Elle démarre par Michel Deparis, qui avait écrit dans une lettre en juillet 2009: « Je me suicide à cause de France Télécom. C’est la seule cause ». « Petit à petit, celui qui était si fort a perdu de sa superbe. Il avait d’énormes responsabilités et ne savait plus faire », raconte l’avocate. Elle accuse « les réorganisations sans concertation », « l’isolement ».

– « Interdit majeur » –

Alain Trotel a tenté de sauter du 7ème étage de son lieu de travail, après une nouvelle altercation avec son manager. « Il était drôle, affable. Il est sous antidépresseur, a pris 30 kg, est toujours complètement perdu ». Didier Lefrançois a tenté de se suicider en se tranchant la gorge: « après 33 ans d’ancienneté, on lui a demandé sans explication de trouver un nouveau poste ».

Me Teissonnière enchaîne en posant « une question simple, presque enfantine »: « Ce qu’il s’est passé à France Télécom entre 2007 et 2010, était-ce interdit? ».

L’entreprise et ses ex-dirigeants sont jugés depuis le 6 mai pour « harcèlement moral », défini dans le code pénal comme « des agissements répétés ayant pour objet ou pour effet une dégradation des conditions de travail ». Pour Me Teissonnière, il y a eu « un immense accident du travail organisé par l’employeur, ce qui correspond à la définition du harcèlement moral systémique ».

« Tout a commencé par un mensonge », pour Me Topaloff. Fin 2005, Didier Lombard, alors PDG a annoncé le départ de 22.000 personnes en trois ans et la mise en mobilité de 10.000 autres agents, sur un total de 120.000 salariés. « Il se refusait à la tragédie d’un plan social », voulait faire une réduction d’effectifs « sans bruit » et affirme encore que ces départs devaient se faire « naturellement ».

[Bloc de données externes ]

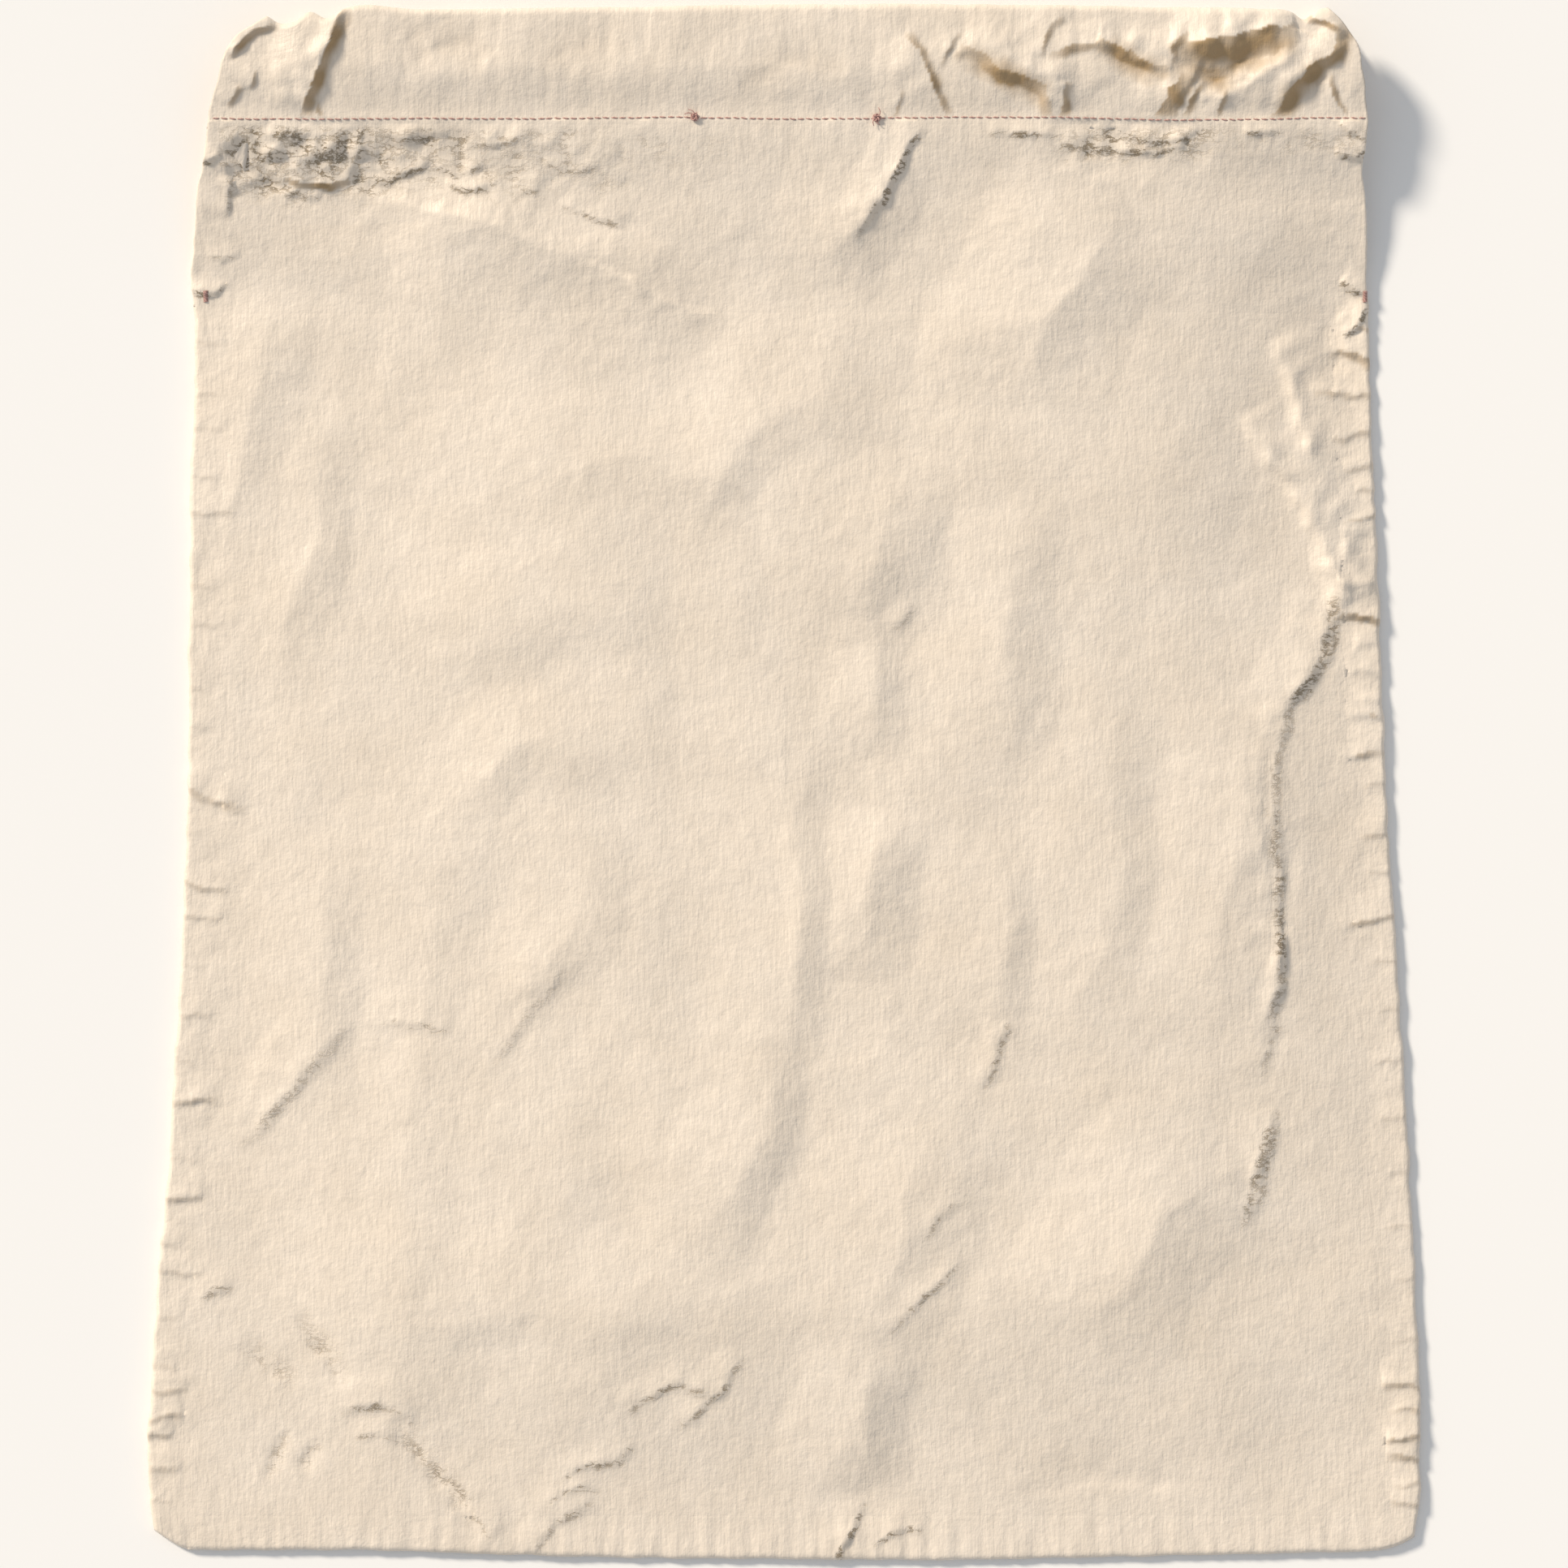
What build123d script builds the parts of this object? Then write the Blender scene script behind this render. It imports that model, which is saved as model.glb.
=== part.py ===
from build123d import *
import os

# Drawstring shoe bag lying flat on its back: +X to its right, +Y towards its mouth, +Z up.
# The origin is under the middle of the bag, on the surface that it lies on. Millimetres.
# The cloth is one folded length; it is cut here where the bag bends, so that each
# part can turn: pouch, mouth end, and front lip.

# driving dimensions
height = 400.0  # bottom fold to mouth edge
base_width = 330.0  # across the bottom fold
mouth_width = 300.0  # across the mouth edge
cloth = 0.6  # one ply, with its crinkle
pouch_gap = 6.0  # air between the front and back cloth of the empty bag
mouth_gap = 4.6  # air between the two casings
tunnel_gap = 4.6  # air inside a casing, where the drawcord runs
casing_depth = 29.0  # mouth edge to the stitch row
casing_ramp = 9.0  # from the stitch row to the casing's full height
pinch = 2.0  # width of the plies held together at the stitch row
slit_length = 72.0  # mouth edge to the foot of the side slits
fold_strip = 14.0  # from the fold line of the mouth end to the foot of the slits
seam = 10.0  # width of the side seam and of the slit hems
rise = 15.0  # width over which the front cloth climbs from seam or fold
crown = 0.1  # how far its middle still stands above its edges where it is sewn or folded
fold_depth = 10.0  # width of the strip that turns round the bottom
thread = 0.5  # sewing thread, laid along a row
seam_thread = 0.6  # row through the enclosed seam
tack_length = 3.0  # bar tack at the foot of a slit
tack_width = 1.4
tack_height = 0.7
tack_inset = 1.5  # from the side edge to the bar tack
knot_clearance = 0.1  # between a back-tack knot and the edge of its strip
knot_spacing = 47.0  # between the two knots
label_width = 45.0
label_length = 20.0
label_thickness = 0.4

# levels and places worked out from them
bottom_y = -height / 2
mouth_y = height / 2
stitch_y = mouth_y - casing_depth
slit_y = mouth_y - slit_length
fold_y = slit_y - fold_strip
back_top = cloth
edge_z = back_top + 2 * cloth  # underside of the front cloth where it lies on the seam
middle_z = back_top + pouch_gap  # underside of the front cloth over the pouch
casing_height = tunnel_gap + 2 * cloth
front_casing_z = casing_height + mouth_gap
lip_end_z = front_casing_z + cloth  # underside of the front cloth at the stitch row
row_y = stitch_y + pinch / 2  # middle of the flat strip that the rows are sewn along
knot_radius = pinch / 2 - knot_clearance
total_height = front_casing_z + casing_height
full_width = max(base_width, mouth_width)
cut_height = 2 * total_height


def half_width(y):
    """Half the bag's width at y: it narrows evenly from the bottom fold to the mouth."""
    share = (y - bottom_y) / height
    return (base_width + (mouth_width - base_width) * share) / 2


def strip_face(level, low, high, outer_inset, inner_inset, side):
    """A strip in plan along one side edge, from low to high in y; side is 1 right, -1 left."""
    with BuildSketch(Plane.XY.offset(level)) as strip:
        with BuildLine():
            Polyline(
                (side * (half_width(low) - outer_inset), low),
                (side * (half_width(high) - outer_inset), high),
                (side * (half_width(high) - inner_inset), high),
                (side * (half_width(low) - inner_inset), low),
                close=True,
            )
        make_face()
    return strip.sketch


def outline_face(level, low, high):
    """The bag's outline in plan between two y values."""
    with BuildSketch(Plane.XY.offset(level)) as outline:
        with BuildLine():
            Polyline(
                (-half_width(low), low),
                (half_width(low), low),
                (half_width(high), high),
                (-half_width(high), high),
                close=True,
            )
        make_face()
    return outline.sketch


def cloth_section(y, side_z, centre_z):
    """Section across the front cloth at y: flat on both seams, then up to the middle."""
    wide = half_width(y)
    under = [
        (-wide, side_z),
        (-wide + seam, side_z),
        (-wide + seam + rise, centre_z),
        (wide - seam - rise, centre_z),
        (wide - seam, side_z),
        (wide, side_z),
    ]
    over = [(x, z + cloth) for x, z in reversed(under)]
    with BuildSketch(Plane.XZ.offset(-y)) as section:
        with BuildLine():
            Polyline(*under, *over, close=True)
        make_face()
    return section.sketch


def hem_section(y, level, side):
    """Section across a slit hem at y: one ply turned in along the edge, under the cloth."""
    outer = side * half_width(y)
    inner = side * (half_width(y) - seam)
    with BuildSketch(Plane.XZ.offset(-y)) as section:
        with BuildLine():
            Polyline(
                (outer, level - cloth),
                (outer, level),
                (inner, level),
                (inner, level - cloth),
                close=True,
            )
        make_face()
    return section.sketch


def lip_underside(y):
    """Height of the underside of the front lip's middle at y, from the slits to the row."""
    share = (y - slit_y) / (stitch_y - slit_y)
    return middle_z + (lip_end_z + crown - middle_z) * share


def label_section(y):
    """Section across the woven label at y, lying against the underside of the lip."""
    top = lip_underside(y)
    with BuildSketch(Plane.XZ.offset(-y)) as section:
        with Locations((0, top - label_thickness / 2)):
            Rectangle(label_width, label_thickness)
    return section.sketch


def casing_section(base):
    """Section of a casing in Y and Z: a flat ply, the fold at the mouth, and the ply over it."""
    top = base + casing_height
    fold = casing_height / 2
    bore = fold - cloth
    with BuildSketch(Plane.YZ.offset(-full_width / 2)) as section:
        with BuildLine():
            outer_low = Line((stitch_y, base), (mouth_y - fold, base))
            outer_fold = ThreePointArc(
                outer_low @ 1, (mouth_y, base + fold), (mouth_y - fold, top)
            )
            Polyline(
                outer_fold @ 1,
                (stitch_y + casing_ramp, top),
                (stitch_y + pinch, base + 2 * cloth),
                (stitch_y, base + 2 * cloth),
                (stitch_y, base),
            )
        make_face()
        with BuildLine():
            inner_low = Line((stitch_y + pinch, base + cloth), (mouth_y - fold, base + cloth))
            inner_fold = ThreePointArc(
                inner_low @ 1,
                (mouth_y - fold + bore, base + fold),
                (mouth_y - fold, top - cloth),
            )
            Polyline(
                inner_fold @ 1,
                (stitch_y + casing_ramp, top - cloth),
                (stitch_y + pinch, base + cloth),
            )
        make_face(mode=Mode.SUBTRACT)
    return section.sketch


def keep(part, label):
    """Names a finished part and writes it to its own file."""
    part.label = label
    export_step(part, f"parts/{label}.step")


os.makedirs("parts", exist_ok=True)

# pouch: the part that holds the shoes

# front cloth, climbing from the bottom fold and from both side seams
with BuildPart() as front_panel:
    loft(
        sections=[
            cloth_section(bottom_y + fold_depth, edge_z, edge_z + crown),
            cloth_section(bottom_y + fold_depth + rise, edge_z, middle_z),
            cloth_section(fold_y, edge_z, middle_z),
        ],
        ruled=True,
    )
keep(front_panel.part, "front_panel")

# back cloth, flat on the table
with BuildPart() as back_panel:
    add(outline_face(0, bottom_y + fold_depth, fold_y))
    extrude(amount=cloth)
keep(back_panel.part, "back_panel")

# the same cloth turning round the bottom, from back to front
with BuildPart() as bottom_fold:
    outer_radius = (edge_z + cloth) / 2
    fold_end = bottom_y + fold_depth
    with BuildSketch(Plane.YZ.offset(-full_width / 2)):
        with BuildLine():
            back_line = Line((fold_end, 0), (bottom_y + outer_radius, 0))
            turn = ThreePointArc(
                back_line @ 1,
                (bottom_y, outer_radius),
                (bottom_y + outer_radius, 2 * outer_radius),
            )
            Polyline(
                turn @ 1,
                (fold_end, 2 * outer_radius),
                (fold_end, 2 * outer_radius - cloth),
                (bottom_y + outer_radius, 2 * outer_radius - cloth),
            )
            ThreePointArc(
                (bottom_y + outer_radius, 2 * outer_radius - cloth),
                (bottom_y + cloth, outer_radius),
                (bottom_y + outer_radius, cloth),
            )
            Polyline((bottom_y + outer_radius, cloth), (fold_end, cloth), (fold_end, 0))
        make_face()
    extrude(amount=full_width)
    add(outline_face(0, bottom_y, fold_end))
    extrude(amount=cut_height, mode=Mode.INTERSECT)
keep(bottom_fold.part, "bottom_fold")

# enclosed side seams: both raw edges folded in between the front and back cloth, and
# the thread row along their inner edge; below the fold line they are part of the pouch
for side, hand in ((-1, "left"), (1, "right")):
    with BuildPart() as seam_allowance:
        add(strip_face(cloth, bottom_y + 2 * cloth, fold_y, 0, seam - seam_thread, side))
        extrude(amount=2 * cloth)
    keep(seam_allowance.part, f"{hand}_seam_allowance")

    with BuildPart() as seam_row:
        add(strip_face(cloth, bottom_y + 2 * cloth, fold_y, seam - seam_thread, seam, side))
        extrude(amount=2 * cloth)
    keep(seam_row.part, f"{hand}_seam_thread")

# mouth end: everything above the fold line, apart from the front lip

# front cloth between the fold line and the foot of the slits
with BuildPart() as front_yoke:
    loft(
        sections=[
            cloth_section(fold_y, edge_z, middle_z),
            cloth_section(slit_y, edge_z, middle_z),
        ],
        ruled=True,
    )
keep(front_yoke.part, "front_yoke")

# back cloth up to the stitch row of its casing
with BuildPart() as back_yoke:
    add(outline_face(0, fold_y, stitch_y))
    extrude(amount=cloth)
keep(back_yoke.part, "back_yoke")

# top of each side seam, the bar tack that ends it, and the back slit hem above it
for side, hand in ((-1, "left"), (1, "right")):
    with BuildPart() as seam_top:
        add(strip_face(cloth, fold_y, slit_y, 0, seam, side))
        extrude(amount=2 * cloth)
    keep(seam_top.part, f"{hand}_seam_top")

    with BuildPart() as bar_tack:
        add(
            strip_face(
                edge_z + cloth,
                slit_y - tack_length,
                slit_y,
                tack_inset,
                tack_inset + tack_width,
                side,
            )
        )
        extrude(amount=tack_height)
    keep(bar_tack.part, f"{hand}_bar_tack")

    with BuildPart() as back_slit_hem:
        add(strip_face(cloth, slit_y, stitch_y, 0, seam, side))
        extrude(amount=cloth)
    keep(back_slit_hem.part, f"back_{hand}_slit_hem")

# back casing: the cloth turned in over itself at the mouth and sewn down
with BuildPart() as back_casing:
    add(casing_section(0))
    extrude(amount=full_width, dir=(1, 0, 0))
    add(outline_face(0, stitch_y, mouth_y))
    extrude(amount=cut_height, mode=Mode.INTERSECT)
keep(back_casing.part, "back_casing")

# its thread row, on the side that faces into the mouth
with BuildPart() as back_casing_thread:
    with BuildSketch(Plane.XY.offset(2 * cloth)):
        with Locations((0, row_y)):
            Rectangle(2 * half_width(mouth_y), thread)
    extrude(amount=thread)
keep(back_casing_thread.part, "back_casing_thread")

# front lip: the front cloth above the slits, with its casing

# it climbs from the pouch to the stitch row, over the back casing
with BuildPart() as front_lip_cloth:
    loft(
        sections=[
            cloth_section(slit_y, edge_z, middle_z),
            cloth_section(stitch_y, lip_end_z, lip_end_z + crown),
        ],
        ruled=True,
    )
keep(front_lip_cloth.part, "front_lip_cloth")

for side, hand in ((-1, "left"), (1, "right")):
    with BuildPart() as front_slit_hem:
        loft(
            sections=[
                hem_section(slit_y, edge_z, side),
                hem_section(stitch_y, lip_end_z, side),
            ],
            ruled=True,
        )
    keep(front_slit_hem.part, f"front_{hand}_slit_hem")

# front casing, sewn down along the one row that shows
with BuildPart() as front_casing:
    add(casing_section(front_casing_z))
    extrude(amount=full_width, dir=(1, 0, 0))
    add(outline_face(0, stitch_y, mouth_y))
    extrude(amount=cut_height, mode=Mode.INTERSECT)
keep(front_casing.part, "front_casing")

# the front row runs from side to side, broken by the two knots
front_row_z = front_casing_z + 2 * cloth
row_end = half_width(mouth_y)
knot_x = knot_spacing / 2
with BuildPart() as front_casing_thread:
    for start, end in (
        (-row_end, -knot_x - knot_radius),
        (-knot_x + knot_radius, knot_x - knot_radius),
        (knot_x + knot_radius, row_end),
    ):
        with BuildSketch(Plane.XY.offset(front_row_z)):
            with Locations(((start + end) / 2, row_y)):
                Rectangle(end - start, thread)
        extrude(amount=thread)
keep(front_casing_thread.part, "front_casing_thread")

# back-tack knots, one over each end of the label
for side, hand in ((-1, "left"), (1, "right")):
    with BuildPart(Plane.XY.offset(front_row_z)) as back_tack:
        with Locations((side * knot_x, row_y)):
            Sphere(knot_radius, arc_size1=0, align=(Align.CENTER, Align.CENTER, Align.MIN))
    keep(back_tack.part, f"{hand}_back_tack")

# blank woven label, caught in the row and hanging down inside the mouth
with BuildPart() as woven_label:
    loft(sections=[label_section(stitch_y - label_length), label_section(stitch_y)])
keep(woven_label.part, "woven_label")
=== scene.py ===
import math

import bpy
import numpy as np
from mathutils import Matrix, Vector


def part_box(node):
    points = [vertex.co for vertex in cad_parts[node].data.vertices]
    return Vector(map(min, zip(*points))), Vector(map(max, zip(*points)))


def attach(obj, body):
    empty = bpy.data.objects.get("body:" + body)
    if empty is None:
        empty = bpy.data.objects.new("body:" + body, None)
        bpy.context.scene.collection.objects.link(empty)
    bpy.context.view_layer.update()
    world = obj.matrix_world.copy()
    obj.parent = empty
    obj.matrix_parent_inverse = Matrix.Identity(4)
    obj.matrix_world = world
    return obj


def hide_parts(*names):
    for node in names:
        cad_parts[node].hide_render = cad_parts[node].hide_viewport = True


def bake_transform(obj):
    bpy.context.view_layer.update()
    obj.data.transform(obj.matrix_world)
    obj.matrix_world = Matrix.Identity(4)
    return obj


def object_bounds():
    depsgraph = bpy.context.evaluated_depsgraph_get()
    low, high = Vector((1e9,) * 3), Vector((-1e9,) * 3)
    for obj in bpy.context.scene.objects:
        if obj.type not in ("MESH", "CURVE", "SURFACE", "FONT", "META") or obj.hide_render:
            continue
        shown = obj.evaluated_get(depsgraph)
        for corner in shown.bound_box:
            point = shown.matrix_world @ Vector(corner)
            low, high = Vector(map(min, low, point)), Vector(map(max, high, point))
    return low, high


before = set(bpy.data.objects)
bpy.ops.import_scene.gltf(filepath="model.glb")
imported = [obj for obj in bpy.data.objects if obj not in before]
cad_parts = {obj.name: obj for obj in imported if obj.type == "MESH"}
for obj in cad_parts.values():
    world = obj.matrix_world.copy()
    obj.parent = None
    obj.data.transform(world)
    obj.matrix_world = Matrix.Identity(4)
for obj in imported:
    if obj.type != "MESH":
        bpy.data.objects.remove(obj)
cad_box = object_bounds()

# ---- Camera -------------------------------------------------------------------------
# A long lens looks straight down on the middle of the bag, so that its outline shows
# with almost no perspective. The bag fills the height of the view.
FIELD = 0.406  # metres of table across the view
LENS = 150.0  # mm
SENSOR = 36.0  # mm
AIM = -0.0004  # metres right of the bag's middle, where the lens points
lens = bpy.data.cameras.new("camera")
lens.lens = LENS
lens.sensor_width = SENSOR
camera = bpy.data.objects.new("camera", lens)
camera.location = (AIM, 0.0, cad_box[1].z / 2 + FIELD * LENS / SENSOR)
bpy.context.scene.collection.objects.link(camera)
bpy.context.scene.camera = camera
bpy.context.scene.view_settings.view_transform = "Standard"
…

Au contraire, « la peur s’est emparée de tout un chacun dans l’entreprise ». Les prévenus sont accusés d’avoir mis la pression sur les salariés pour les pousser au départ. L’avocate pointe « une politique d’entreprise profondément délétère ». « Le mépris que les salariés ont dû affronter s’est malheureusement retourné en mépris de soi ».

Les prévenus encourent un an d’emprisonnement et 15.000 euros d’amende. « L’écart » entre cette peine et la souffrance des victimes « est tel qu’il ne faut pas espérer trouver du sens dans le montant des peines qui seront prononcées », prévient Me Teissonnière. Mais pour l’avocat, « ce qu’il s’est passé à France Télécom doit être rangé parmi les interdits majeurs d’une société ».